The other phenomenon that experienced lawyers will have observed with frustration is the tendency of many judges to display confirmation bias. Since the judge is under a duty, in an adversarial system, to allow both sides to be heard, the position of the objective adjudicator is that he or she must actively guard against any manifestation of confirmation bias. Indeed, it can be said that confirmation bias in the mind of the adjudicator is anathema to the principle of audi alteram partem.

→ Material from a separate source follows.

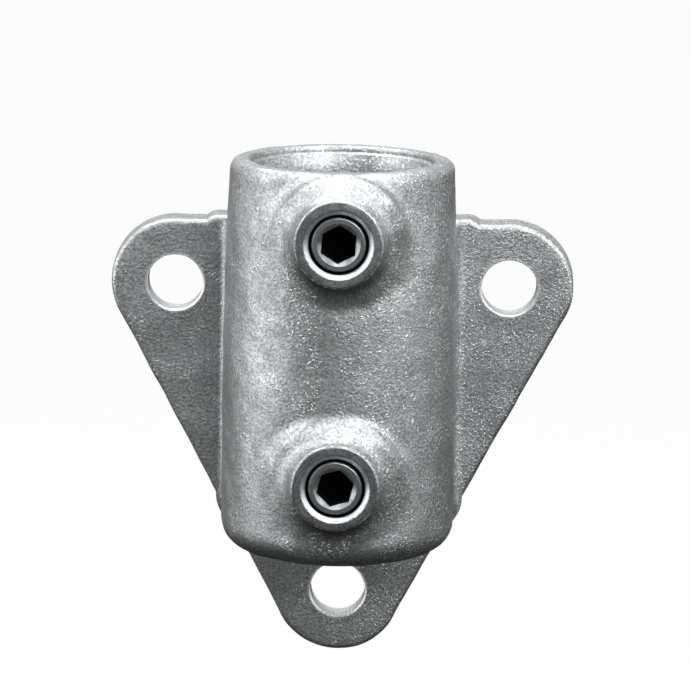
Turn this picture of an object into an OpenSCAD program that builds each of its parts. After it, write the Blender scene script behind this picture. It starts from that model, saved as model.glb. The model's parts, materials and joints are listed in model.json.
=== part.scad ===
// Side flange tube anchor: a cast socket for an upright tube on a three-hole flange.
// Millimetres. X runs across the wall, +Y goes into the wall and +Z is up, along the socket.
// The wall face is y = 0. The origin is level with the upper pair of fixing holes.

/* [Socket] */
// height of the socket's rim above the upper fixing holes
socket_top = 42.3; // [38:0.1:50]
// depth of the socket's foot below the upper fixing holes
socket_foot = 73.5; // [72:0.5:80]
// distance from the wall face to the socket's axis
axis_off = 35; // [34.5:0.5:38]
// clear bore that takes the tube
bore_d = 50.2; // [49.5:0.1:50.6]
// outside diameter at the rim
rim_d = 65.6; // [64:0.2:67]
// outside diameter of the lower body
body_d = 69.2; // [68:0.2:70]
// length over which the body swells from the rim to its full size
swell_len = 75; // [60:1:90]
// outer rounding of the rim
rim_round = 3; // [2:0.1:3.6]
// radius of the rounded foot
foot_round = 8; // [6:0.5:10]
// opening diameter at the top of the lead-in
mouth_d = 54; // [53:0.2:55]
// rounding of the opening's edge
mouth_round = 1.2; // [0.6:0.1:1.6]
// depth of the lead-in from the rim to the clear bore
lead_in = 6; // [4:0.5:8]
// depth of the ledge below the rim where the lead-in starts
ledge_depth = 2.4; // [2:0.1:3]
// width of that ledge
ledge_w = 0.9; // [0.5:0.1:1.2]
// clear hole through the stop lip at the foot
lip_hole_d = 38; // [30:0.5:42]
// thickness of the stop lip
lip_t = 7; // [5:0.5:10]
// softened lower edge of the hole in the stop lip
lip_soft = 1.5; // [0.5:0.1:2]

/* [Flange] */
// thickness of the flange
flange_t = 9; // [8:0.25:10]
// distance between the two upper fixing holes
hole_gap = 101; // [98:0.5:104]
// drop from the upper fixing holes to the lower one
hole_drop = 95; // [94:0.5:98]
// diameter of the fixing holes
hole_d = 16.8; // [13:0.1:17.5]
// softened edges of the fixing holes
hole_soft = 0.5; // [0.2:0.1:0.8]
// radius of the three rounded corners
corner_r = 19.7; // [18:0.1:21]
// rise of the middle of the top edge over the corners
crown_rise = 1.3; // [1:0.1:2.6]
// half length of the raised middle of the top edge
crown_half = 43.5; // [41:0.5:46]
// rounding of the flange's front edge
edge_round = 1.6; // [0.8:0.1:2.2]
// draft angle of the flange's edge in degrees
draft = 2.5; // [1:0.5:4]
// fillet where the socket's sides meet the flange
foot_cove = 3; // [2:0.25:4]

/* [Screw bosses] */
// height of the upper boss above the upper fixing holes
boss_up = 23.5; // [22.5:0.1:24]
// distance between the two bosses
boss_gap = 70.6; // [68:0.2:71]
// distance from the socket's axis to the machined boss face
boss_reach = 42; // [41:0.25:44]
// diameter of the boss collar at its face
collar_d = 24; // [23:0.2:25]
// rounding of the collar's edge at its face
collar_round = 0.7; // [0.4:0.1:1]
// height of the collar's straight top, below which it flares
collar_land = 1.6; // [1.2:0.1:2.2]
// how far the collar flares out at its root
collar_flare = 2.4; // [1.4:0.2:3.2]
// depth of the collar's root below the socket's front line
collar_root = 2; // [1:0.2:3]
// diameter of the pad below each collar
pad_d = 40; // [37:0.5:41]
// height of the pad's shoulder over the socket's front line
pad_rise = 3.6; // [3:0.1:4]
// climb of the pad's top from its shoulder to the screw's axis
pad_crown = 4; // [3:0.2:4.6]
// thickness of the pad where it follows the barrel round
pad_wrap = 4.4; // [4:0.1:5]
// rounding of the pad towards the rim
pad_over = 6; // [4:0.5:8]
// lean of the pad's lower side, which runs out into the socket
pad_lean = 22; // [16:1:30]
// clear width of the countersink at the boss face
sink_d = 19.8; // [18.6:0.1:20.8]

/* [Set screws] */
// outside diameter of the set screw thread
screw_d = 16.66; // [15:0.01:17.2]
// length of the set screw
screw_len = 14.8; // [12:0.2:15.6]
// chamfer round the screw's face
screw_chamfer = 0.85; // [0.5:0.05:1.1]
// chamfer at the screw's point
point_chamfer = 2.2; // [1.5:0.1:2.6]
// diameter of the cup at the screw's point
cup_d = 10; // [8:0.1:11]
// depth of the cup
cup_depth = 2.3; // [1.5:0.1:2.6]
// depth of the screw's face below the boss face
screw_set = 0.5; // [0:0.1:0.8]
// across flats of the hexagon socket
hex_af = 9.6; // [8:0.1:10]
// depth of the hexagon socket
hex_depth = 8; // [5:0.5:9]
// depth of the round chamfer at the mouth of the hexagon
hex_lead = 0.9; // [0.5:0.1:1.2]
// depth of the drill point below the hexagon
hex_drill = 1.6; // [1:0.1:2]
// radial clearance of the screw in its tapped hole
screw_fit = 0.05; // [0.03:0.01:0.1]
// turn of the upper screw in degrees
turn_up = 3; // [0:1:59]
// turn of the lower screw in degrees
turn_low = 14; // [0:1:59]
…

While there are clear advantages for a lawyer to utilise confirmation bias to the advantage of his or her client, there are also pitfalls to doing so. Although an attorney should present the most favourable possible hypothesis that all the facts can muster for the benefit of the client in presenting a case to the other side and to the court, this is not so when dealing with the client. Lawyers are also under an ethical duty to advise their clients of all of the negatives and positives of their case. This requires attorneys to conduct an objective appraisal of all the evidence without exhibiting any confirmation bias. Thus, evidence relevant to any hypothesis, which the client might propose or the lawyer might develop, needs to be assessed both for the purposes of justifying and for the purposes of falsifying any of the hypotheses. What is required of the lawyer handling the matter, is the ability to develop multiple hypotheses and assess the probative value of every piece of evidence to all of these hypotheses simultaneously. This is not always an easy task.

To adapt the famous prayer of St Francis, grant me the serenity to accept the evidence that falsifies my hypothesis, the courage to use the evidence that justifies my hypothesis, and the wisdom to know the difference.


Published in Without Prejudice in February 2016.